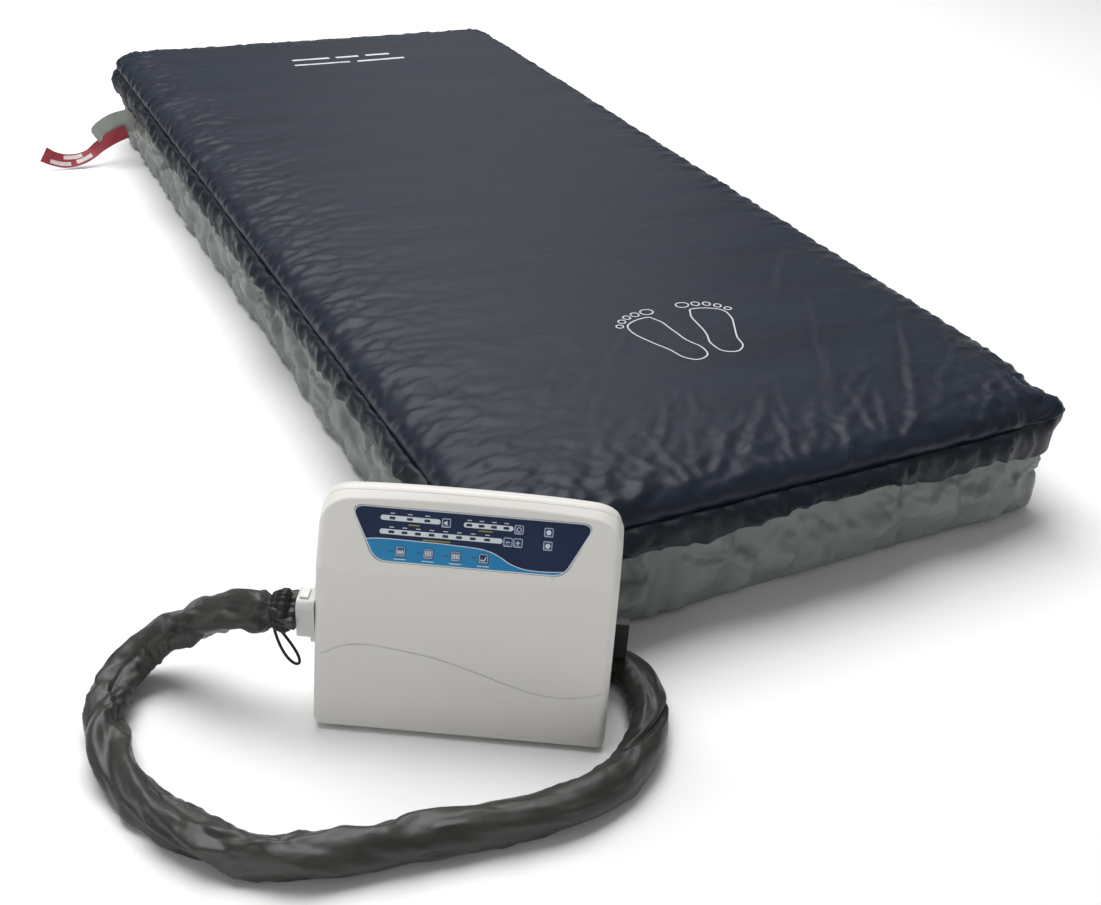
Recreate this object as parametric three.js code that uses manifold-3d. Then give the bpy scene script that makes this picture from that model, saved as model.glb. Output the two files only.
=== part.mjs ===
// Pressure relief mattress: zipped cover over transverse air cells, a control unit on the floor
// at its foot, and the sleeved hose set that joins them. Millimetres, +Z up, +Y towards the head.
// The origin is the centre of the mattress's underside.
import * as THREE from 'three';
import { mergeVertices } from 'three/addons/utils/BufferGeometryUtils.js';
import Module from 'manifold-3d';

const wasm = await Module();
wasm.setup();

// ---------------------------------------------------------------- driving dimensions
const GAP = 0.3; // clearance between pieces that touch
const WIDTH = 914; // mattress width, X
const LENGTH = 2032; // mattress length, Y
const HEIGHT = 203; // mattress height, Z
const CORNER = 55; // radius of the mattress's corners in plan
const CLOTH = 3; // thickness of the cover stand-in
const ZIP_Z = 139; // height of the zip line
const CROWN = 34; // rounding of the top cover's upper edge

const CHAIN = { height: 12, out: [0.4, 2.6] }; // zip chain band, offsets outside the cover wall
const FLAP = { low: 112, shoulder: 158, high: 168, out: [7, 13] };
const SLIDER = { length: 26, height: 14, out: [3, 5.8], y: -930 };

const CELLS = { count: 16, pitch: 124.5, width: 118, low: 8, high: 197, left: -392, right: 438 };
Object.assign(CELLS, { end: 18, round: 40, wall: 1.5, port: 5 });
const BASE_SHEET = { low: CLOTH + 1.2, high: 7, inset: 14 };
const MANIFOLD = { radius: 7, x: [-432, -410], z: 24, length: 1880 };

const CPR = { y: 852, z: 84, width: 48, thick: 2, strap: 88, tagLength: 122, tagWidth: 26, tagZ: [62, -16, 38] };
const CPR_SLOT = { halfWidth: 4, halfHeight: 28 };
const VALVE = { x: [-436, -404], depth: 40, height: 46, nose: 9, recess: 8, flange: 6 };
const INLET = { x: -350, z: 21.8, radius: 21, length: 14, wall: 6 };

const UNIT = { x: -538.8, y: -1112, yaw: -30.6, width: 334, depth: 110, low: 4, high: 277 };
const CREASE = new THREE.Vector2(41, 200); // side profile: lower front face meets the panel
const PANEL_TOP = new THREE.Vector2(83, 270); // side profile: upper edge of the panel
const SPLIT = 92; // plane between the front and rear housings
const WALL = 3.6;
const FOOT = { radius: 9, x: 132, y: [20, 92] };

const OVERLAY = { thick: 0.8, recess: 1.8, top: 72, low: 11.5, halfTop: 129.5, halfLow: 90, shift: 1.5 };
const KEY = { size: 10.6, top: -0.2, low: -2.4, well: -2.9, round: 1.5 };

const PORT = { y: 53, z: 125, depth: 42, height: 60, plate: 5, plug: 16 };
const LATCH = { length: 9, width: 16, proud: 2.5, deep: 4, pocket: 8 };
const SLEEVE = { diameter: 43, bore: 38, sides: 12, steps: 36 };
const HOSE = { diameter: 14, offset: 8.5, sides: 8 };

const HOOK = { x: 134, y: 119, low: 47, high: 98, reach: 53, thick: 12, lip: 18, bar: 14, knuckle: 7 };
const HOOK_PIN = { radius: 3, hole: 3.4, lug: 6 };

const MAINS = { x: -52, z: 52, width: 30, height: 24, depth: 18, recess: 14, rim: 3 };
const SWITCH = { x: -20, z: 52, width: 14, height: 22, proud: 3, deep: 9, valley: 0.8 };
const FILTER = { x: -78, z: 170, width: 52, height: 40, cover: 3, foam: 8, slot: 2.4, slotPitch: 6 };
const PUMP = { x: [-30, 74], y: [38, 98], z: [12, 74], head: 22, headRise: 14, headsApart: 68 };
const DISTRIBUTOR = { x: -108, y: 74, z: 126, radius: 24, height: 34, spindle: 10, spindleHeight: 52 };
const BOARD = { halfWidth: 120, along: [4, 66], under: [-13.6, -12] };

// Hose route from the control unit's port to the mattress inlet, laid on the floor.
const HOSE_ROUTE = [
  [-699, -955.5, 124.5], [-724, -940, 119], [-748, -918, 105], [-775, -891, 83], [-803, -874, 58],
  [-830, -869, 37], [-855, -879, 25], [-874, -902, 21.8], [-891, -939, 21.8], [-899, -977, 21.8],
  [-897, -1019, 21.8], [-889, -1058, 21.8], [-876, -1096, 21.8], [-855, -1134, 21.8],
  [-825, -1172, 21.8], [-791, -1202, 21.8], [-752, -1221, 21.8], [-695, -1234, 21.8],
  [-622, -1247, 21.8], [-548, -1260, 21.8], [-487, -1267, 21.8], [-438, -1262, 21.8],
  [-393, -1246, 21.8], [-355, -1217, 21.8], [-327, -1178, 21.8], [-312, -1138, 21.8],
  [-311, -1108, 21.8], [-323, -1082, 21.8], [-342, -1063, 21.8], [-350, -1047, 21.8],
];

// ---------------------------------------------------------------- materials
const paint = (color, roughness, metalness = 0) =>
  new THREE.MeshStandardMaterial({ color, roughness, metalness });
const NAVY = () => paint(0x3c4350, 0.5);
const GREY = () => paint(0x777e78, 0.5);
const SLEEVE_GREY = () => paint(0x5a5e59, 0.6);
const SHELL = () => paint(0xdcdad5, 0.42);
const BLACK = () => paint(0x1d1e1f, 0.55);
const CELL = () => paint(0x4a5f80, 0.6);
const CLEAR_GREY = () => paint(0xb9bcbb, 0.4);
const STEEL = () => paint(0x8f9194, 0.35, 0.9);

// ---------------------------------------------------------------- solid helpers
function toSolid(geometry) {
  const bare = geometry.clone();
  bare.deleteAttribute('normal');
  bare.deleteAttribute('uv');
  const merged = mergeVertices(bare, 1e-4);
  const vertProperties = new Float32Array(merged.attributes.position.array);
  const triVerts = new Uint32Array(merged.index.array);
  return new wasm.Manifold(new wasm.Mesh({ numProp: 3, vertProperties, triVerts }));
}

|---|

Exactly repeat the lines running from the top of the listing to the line bearing "const CROWN = 34;", both of those lines included, and only them.

# Response to the task
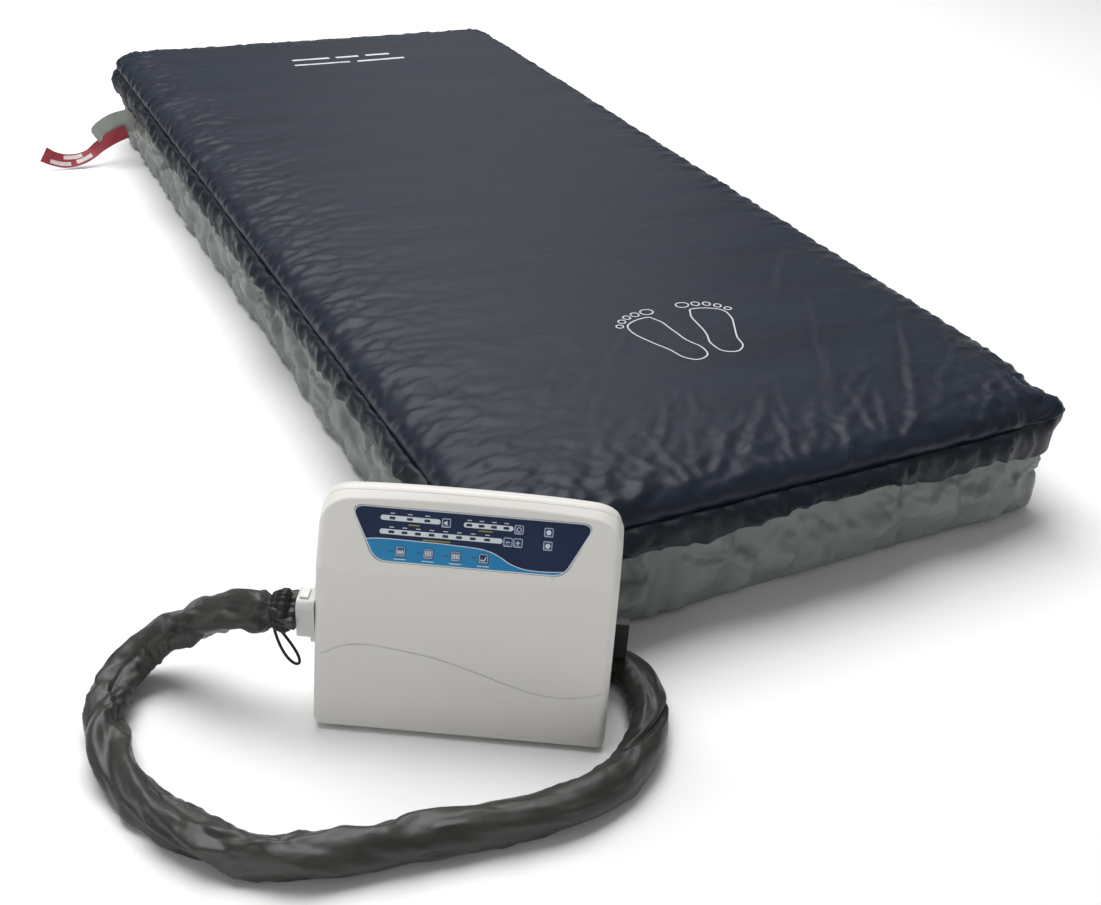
Recreate this object as parametric three.js code that uses manifold-3d. Then give the bpy scene script that makes this picture from that model, saved as model.glb. Output the two files only.
=== part.mjs ===
// Pressure relief mattress: zipped cover over transverse air cells, a control unit on the floor
// at its foot, and the sleeved hose set that joins them. Millimetres, +Z up, +Y towards the head.
// The origin is the centre of the mattress's underside.
import * as THREE from 'three';
import { mergeVertices } from 'three/addons/utils/BufferGeometryUtils.js';
import Module from 'manifold-3d';

const wasm = await Module();
wasm.setup();

// ---------------------------------------------------------------- driving dimensions
const GAP = 0.3; // clearance between pieces that touch
const WIDTH = 914; // mattress width, X
const LENGTH = 2032; // mattress length, Y
const HEIGHT = 203; // mattress height, Z
const CORNER = 55; // radius of the mattress's corners in plan
const CLOTH = 3; // thickness of the cover stand-in
const ZIP_Z = 139; // height of the zip line
const CROWN = 34; // rounding of the top cover's upper edge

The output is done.